WHAT YOU HAVE TO DO
Lift out all lines below that contain "part".

INFORMATION PROVIDED

--- START ---

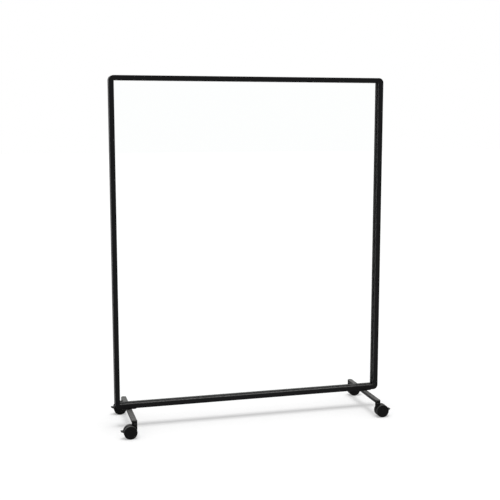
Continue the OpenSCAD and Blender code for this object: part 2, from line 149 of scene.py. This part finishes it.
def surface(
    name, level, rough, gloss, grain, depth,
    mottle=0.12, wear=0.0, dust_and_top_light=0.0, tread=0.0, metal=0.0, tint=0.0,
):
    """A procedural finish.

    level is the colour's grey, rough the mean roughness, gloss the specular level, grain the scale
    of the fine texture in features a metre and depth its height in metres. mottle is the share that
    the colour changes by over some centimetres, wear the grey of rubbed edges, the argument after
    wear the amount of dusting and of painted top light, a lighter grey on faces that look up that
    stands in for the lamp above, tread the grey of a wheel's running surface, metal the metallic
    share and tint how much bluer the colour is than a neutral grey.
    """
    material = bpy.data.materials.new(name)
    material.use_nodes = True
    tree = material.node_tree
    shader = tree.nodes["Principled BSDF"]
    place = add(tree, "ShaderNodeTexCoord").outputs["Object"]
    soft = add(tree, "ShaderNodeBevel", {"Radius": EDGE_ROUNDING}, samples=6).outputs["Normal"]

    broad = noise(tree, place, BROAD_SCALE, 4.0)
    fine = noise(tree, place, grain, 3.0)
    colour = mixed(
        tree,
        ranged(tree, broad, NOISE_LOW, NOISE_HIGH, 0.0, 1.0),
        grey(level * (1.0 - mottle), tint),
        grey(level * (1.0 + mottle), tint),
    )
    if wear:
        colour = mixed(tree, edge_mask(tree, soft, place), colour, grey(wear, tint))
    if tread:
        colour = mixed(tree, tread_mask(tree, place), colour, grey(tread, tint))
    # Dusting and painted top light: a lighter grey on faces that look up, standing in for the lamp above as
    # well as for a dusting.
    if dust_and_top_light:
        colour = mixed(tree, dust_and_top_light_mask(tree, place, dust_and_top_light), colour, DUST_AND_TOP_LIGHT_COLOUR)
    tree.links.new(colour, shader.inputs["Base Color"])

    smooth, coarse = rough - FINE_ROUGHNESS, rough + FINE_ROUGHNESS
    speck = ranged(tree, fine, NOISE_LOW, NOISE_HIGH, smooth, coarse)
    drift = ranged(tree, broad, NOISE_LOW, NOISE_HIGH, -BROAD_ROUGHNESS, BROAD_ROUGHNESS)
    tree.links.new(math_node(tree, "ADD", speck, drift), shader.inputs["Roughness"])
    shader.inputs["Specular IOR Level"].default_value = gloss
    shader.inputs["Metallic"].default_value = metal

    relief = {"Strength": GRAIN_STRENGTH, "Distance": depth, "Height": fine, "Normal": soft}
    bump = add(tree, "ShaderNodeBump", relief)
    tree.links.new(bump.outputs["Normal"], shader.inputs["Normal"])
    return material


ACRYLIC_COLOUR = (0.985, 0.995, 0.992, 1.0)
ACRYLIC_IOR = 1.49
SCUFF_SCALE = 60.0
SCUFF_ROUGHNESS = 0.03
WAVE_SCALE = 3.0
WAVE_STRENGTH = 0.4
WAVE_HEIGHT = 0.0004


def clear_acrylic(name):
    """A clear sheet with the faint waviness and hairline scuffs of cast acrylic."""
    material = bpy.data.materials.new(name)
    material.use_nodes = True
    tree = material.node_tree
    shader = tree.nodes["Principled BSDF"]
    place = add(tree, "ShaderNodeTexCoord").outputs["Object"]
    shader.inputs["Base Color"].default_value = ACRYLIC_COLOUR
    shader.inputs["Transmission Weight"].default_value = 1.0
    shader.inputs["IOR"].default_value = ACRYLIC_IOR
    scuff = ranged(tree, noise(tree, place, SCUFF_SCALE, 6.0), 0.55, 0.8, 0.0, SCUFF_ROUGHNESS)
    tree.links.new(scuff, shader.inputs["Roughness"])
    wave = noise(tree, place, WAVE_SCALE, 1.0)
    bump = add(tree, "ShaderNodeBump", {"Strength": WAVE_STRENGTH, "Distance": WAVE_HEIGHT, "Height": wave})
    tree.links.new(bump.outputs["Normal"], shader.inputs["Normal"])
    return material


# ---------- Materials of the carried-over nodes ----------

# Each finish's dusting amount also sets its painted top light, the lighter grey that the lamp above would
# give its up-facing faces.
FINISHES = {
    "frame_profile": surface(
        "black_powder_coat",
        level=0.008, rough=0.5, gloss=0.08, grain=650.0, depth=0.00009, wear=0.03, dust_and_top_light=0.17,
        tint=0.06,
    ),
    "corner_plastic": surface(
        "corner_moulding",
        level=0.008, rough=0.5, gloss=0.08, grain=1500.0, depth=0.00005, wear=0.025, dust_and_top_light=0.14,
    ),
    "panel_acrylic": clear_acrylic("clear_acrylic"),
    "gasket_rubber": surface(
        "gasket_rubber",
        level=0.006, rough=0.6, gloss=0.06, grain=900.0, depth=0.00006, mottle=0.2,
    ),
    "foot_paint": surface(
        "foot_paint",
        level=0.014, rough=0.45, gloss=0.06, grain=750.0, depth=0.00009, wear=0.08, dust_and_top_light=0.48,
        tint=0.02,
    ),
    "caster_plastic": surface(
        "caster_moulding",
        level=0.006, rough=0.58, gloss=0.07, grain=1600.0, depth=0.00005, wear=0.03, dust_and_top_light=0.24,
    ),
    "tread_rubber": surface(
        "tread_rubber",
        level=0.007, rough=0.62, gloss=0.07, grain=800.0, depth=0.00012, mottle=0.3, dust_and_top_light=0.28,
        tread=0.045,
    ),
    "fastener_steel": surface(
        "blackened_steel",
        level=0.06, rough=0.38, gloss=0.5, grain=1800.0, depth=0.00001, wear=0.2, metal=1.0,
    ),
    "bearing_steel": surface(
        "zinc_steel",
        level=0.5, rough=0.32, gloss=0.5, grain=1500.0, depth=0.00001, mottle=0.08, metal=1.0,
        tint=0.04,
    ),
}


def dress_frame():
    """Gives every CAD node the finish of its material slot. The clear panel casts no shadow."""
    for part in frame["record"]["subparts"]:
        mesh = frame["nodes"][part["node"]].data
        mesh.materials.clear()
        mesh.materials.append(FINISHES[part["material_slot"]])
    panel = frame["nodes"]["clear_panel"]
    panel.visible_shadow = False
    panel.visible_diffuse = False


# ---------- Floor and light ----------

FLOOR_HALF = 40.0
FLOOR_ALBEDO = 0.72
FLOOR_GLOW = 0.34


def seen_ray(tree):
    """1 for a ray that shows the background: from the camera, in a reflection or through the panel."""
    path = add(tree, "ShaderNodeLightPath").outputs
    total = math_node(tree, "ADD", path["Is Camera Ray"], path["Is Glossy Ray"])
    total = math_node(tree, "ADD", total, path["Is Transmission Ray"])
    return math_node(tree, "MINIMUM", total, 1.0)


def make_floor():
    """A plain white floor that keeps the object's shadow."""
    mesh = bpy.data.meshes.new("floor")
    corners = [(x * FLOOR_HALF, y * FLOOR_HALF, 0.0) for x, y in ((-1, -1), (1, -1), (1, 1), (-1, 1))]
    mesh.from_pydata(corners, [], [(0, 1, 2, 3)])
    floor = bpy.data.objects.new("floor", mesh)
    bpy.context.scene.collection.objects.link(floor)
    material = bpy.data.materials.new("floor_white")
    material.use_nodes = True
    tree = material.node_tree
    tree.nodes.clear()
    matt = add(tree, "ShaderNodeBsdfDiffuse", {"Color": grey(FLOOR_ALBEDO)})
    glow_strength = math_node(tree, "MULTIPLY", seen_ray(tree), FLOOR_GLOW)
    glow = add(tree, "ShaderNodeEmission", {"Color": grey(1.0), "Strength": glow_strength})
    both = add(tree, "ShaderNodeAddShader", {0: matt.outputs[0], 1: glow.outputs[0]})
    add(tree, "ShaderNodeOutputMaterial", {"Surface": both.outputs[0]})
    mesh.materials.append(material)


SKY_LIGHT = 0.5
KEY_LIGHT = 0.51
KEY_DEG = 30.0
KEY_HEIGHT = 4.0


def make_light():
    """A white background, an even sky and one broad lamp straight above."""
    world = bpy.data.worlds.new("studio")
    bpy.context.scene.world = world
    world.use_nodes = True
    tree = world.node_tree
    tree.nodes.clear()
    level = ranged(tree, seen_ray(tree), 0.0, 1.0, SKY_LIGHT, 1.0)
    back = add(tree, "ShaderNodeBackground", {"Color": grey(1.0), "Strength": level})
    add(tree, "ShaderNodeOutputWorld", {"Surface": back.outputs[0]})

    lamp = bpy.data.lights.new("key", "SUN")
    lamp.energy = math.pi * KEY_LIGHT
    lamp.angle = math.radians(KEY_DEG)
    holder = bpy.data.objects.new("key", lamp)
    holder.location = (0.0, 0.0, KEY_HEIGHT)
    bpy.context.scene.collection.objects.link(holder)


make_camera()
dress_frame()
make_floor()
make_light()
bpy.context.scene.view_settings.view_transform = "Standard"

--- END ---

ANSWER TO THIS EXERCISE
Continue the OpenSCAD and Blender code for this object: part 2, from line 149 of scene.py. This part finishes it.
    for part in frame["record"]["subparts"]:
        mesh = frame["nodes"][part["node"]].data
        mesh.materials.append(FINISHES[part["material_slot"]])